TASK STATEMENT - Return all lines below containing the word "parts".

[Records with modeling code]
============

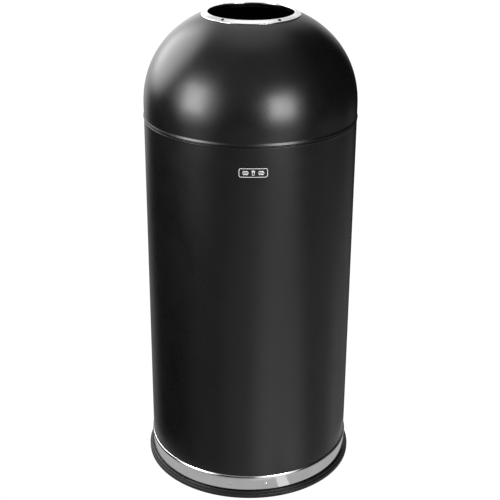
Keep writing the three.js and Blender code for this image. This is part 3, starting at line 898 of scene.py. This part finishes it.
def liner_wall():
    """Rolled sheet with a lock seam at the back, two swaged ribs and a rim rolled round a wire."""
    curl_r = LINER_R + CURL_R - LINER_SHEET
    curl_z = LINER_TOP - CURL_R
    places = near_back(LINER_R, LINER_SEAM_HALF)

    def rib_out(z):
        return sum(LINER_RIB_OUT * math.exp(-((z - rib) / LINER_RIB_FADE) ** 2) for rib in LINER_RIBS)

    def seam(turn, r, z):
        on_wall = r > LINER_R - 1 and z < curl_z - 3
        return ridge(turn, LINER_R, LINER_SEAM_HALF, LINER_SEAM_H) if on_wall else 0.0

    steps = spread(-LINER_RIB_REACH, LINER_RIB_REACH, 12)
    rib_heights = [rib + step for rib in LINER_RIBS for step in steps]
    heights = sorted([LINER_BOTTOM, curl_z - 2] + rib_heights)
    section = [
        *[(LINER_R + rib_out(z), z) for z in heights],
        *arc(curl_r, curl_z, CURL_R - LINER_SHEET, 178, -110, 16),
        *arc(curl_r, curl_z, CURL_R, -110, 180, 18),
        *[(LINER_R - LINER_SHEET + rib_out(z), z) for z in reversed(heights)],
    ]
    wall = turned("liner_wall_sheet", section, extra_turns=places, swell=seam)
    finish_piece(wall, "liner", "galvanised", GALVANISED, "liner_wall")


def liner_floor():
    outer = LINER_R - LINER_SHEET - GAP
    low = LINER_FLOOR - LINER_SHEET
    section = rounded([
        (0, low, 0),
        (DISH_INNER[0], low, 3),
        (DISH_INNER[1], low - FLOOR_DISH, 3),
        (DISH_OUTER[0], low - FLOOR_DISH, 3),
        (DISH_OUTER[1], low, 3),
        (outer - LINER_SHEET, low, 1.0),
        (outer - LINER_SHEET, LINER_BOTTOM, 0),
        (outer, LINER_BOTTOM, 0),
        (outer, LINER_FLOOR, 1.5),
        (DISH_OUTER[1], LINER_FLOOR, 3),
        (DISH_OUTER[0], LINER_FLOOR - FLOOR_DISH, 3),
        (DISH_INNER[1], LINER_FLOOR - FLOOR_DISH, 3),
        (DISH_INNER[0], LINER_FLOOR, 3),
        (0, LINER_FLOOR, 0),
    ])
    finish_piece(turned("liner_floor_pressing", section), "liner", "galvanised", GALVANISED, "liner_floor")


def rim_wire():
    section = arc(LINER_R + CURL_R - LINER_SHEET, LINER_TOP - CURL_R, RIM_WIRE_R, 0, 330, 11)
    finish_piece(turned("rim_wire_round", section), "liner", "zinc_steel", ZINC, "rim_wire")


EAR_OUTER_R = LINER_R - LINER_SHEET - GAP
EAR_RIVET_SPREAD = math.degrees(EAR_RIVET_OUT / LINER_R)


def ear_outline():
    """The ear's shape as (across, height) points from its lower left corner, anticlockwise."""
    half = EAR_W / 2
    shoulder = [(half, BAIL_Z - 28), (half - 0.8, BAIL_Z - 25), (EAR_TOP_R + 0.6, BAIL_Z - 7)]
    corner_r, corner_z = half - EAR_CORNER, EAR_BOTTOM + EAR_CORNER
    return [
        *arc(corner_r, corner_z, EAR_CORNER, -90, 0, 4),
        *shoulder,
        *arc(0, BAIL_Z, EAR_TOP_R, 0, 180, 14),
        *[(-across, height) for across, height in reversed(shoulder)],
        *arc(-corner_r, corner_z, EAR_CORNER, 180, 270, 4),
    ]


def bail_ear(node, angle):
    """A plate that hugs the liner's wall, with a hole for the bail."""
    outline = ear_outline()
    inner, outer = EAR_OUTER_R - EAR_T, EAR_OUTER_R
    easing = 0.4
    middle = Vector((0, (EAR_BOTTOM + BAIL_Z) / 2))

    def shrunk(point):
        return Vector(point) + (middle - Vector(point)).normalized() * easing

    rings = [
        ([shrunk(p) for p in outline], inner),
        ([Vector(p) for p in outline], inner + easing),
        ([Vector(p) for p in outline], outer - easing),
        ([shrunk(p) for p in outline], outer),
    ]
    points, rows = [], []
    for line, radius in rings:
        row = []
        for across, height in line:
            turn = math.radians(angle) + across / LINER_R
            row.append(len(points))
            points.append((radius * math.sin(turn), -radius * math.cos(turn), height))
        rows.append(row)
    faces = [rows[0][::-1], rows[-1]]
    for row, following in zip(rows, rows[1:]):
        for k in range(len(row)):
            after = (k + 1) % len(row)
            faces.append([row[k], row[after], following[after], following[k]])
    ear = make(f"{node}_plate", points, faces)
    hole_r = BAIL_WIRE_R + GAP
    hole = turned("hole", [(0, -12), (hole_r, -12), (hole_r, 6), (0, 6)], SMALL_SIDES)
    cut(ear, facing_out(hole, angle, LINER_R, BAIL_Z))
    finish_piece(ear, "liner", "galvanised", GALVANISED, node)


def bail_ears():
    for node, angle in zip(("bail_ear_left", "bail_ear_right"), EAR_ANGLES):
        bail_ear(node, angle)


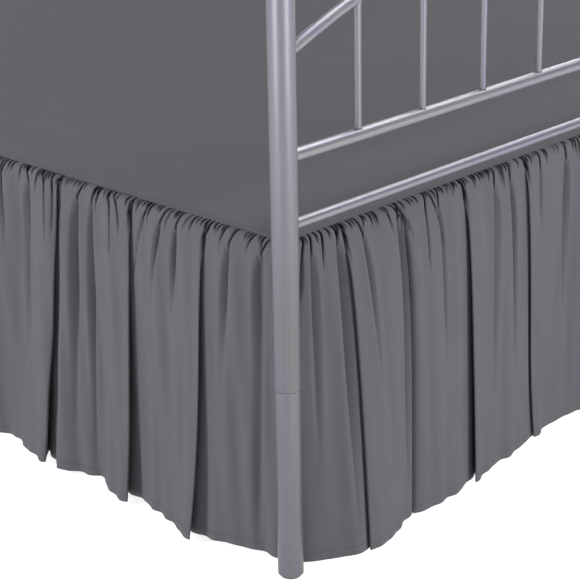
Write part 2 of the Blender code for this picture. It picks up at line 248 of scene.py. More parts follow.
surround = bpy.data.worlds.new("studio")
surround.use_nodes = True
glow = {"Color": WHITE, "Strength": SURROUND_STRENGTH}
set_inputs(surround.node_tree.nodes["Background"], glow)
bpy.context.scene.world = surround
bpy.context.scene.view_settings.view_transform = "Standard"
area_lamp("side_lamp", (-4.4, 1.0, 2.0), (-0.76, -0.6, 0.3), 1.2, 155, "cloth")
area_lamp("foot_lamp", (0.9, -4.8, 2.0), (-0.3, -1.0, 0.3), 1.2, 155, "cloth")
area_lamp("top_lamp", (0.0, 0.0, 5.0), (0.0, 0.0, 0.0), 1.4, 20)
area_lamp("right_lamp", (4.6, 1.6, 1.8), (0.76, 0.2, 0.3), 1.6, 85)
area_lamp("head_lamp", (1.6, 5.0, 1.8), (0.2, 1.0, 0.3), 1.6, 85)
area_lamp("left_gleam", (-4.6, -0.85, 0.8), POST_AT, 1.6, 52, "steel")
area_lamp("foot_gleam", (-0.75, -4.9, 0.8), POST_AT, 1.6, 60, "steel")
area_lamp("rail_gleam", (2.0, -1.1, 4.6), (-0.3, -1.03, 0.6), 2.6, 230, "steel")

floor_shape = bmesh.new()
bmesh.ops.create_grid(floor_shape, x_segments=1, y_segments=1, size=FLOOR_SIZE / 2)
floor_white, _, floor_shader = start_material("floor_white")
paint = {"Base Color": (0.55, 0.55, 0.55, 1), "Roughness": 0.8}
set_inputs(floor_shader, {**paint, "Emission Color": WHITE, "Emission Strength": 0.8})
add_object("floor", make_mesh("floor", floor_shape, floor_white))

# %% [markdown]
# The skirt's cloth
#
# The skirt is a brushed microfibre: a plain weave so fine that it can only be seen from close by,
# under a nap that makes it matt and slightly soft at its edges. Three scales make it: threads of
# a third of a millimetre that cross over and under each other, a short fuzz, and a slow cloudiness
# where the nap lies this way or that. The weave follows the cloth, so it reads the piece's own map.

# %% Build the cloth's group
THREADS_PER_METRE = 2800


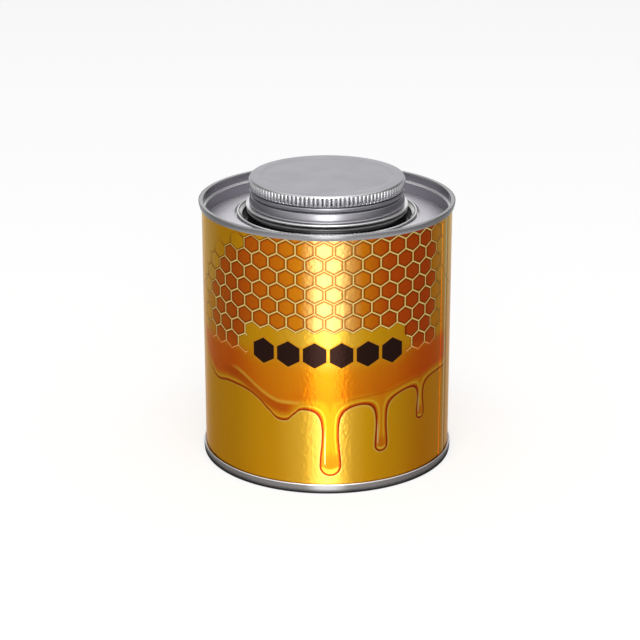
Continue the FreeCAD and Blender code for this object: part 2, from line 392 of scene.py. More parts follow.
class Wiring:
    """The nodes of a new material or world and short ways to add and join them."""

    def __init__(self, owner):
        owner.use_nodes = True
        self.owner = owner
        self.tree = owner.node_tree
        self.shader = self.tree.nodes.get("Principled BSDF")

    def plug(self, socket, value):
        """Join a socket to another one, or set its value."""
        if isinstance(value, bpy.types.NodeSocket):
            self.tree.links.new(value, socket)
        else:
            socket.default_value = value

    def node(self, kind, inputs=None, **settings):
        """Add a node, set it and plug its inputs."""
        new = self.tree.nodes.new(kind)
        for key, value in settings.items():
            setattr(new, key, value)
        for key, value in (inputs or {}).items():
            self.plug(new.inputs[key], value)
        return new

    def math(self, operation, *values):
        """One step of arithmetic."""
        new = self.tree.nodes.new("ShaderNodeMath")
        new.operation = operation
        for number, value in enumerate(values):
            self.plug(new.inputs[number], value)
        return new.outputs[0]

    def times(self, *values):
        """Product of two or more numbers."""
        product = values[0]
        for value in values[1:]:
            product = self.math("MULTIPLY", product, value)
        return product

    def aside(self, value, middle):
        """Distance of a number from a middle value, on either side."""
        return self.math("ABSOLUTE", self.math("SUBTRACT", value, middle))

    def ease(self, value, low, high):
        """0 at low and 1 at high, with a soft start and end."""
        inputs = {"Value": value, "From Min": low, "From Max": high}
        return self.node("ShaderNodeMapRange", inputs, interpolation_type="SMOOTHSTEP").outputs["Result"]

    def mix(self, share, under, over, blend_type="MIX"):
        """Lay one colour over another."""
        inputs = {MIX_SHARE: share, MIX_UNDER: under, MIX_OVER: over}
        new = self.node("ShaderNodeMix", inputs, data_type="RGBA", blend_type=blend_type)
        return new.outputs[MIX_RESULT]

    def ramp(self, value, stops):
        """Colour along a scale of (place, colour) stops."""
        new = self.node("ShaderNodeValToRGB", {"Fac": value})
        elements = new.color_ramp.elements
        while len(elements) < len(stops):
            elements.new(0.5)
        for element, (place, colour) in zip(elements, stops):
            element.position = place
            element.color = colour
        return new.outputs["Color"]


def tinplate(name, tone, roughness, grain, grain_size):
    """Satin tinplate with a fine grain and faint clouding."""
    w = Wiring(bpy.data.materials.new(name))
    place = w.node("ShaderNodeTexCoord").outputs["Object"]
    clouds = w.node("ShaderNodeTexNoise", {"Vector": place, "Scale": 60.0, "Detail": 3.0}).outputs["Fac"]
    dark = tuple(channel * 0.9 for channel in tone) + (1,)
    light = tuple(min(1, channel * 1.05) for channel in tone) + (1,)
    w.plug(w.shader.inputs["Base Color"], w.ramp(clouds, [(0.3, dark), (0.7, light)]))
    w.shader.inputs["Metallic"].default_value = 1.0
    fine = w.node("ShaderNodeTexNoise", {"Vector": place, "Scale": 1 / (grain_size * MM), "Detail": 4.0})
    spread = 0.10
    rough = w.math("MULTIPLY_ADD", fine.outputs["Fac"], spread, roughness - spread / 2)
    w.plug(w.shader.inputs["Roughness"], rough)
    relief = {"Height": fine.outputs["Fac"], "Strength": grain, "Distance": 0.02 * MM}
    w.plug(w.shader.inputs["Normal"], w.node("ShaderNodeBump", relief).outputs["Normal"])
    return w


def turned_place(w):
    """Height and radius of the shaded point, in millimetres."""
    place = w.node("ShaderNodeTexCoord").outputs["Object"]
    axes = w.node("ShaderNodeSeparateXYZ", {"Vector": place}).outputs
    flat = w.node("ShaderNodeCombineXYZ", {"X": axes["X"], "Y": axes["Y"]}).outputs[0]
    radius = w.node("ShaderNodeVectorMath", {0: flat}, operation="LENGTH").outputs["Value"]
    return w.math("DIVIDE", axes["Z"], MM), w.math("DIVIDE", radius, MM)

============

COMPLETE ANSWER -
Write part 2 of the Blender code for this picture. It picks up at line 248 of scene.py. More parts follow.
Continue the FreeCAD and Blender code for this object: part 2, from line 392 of scene.py. More parts follow.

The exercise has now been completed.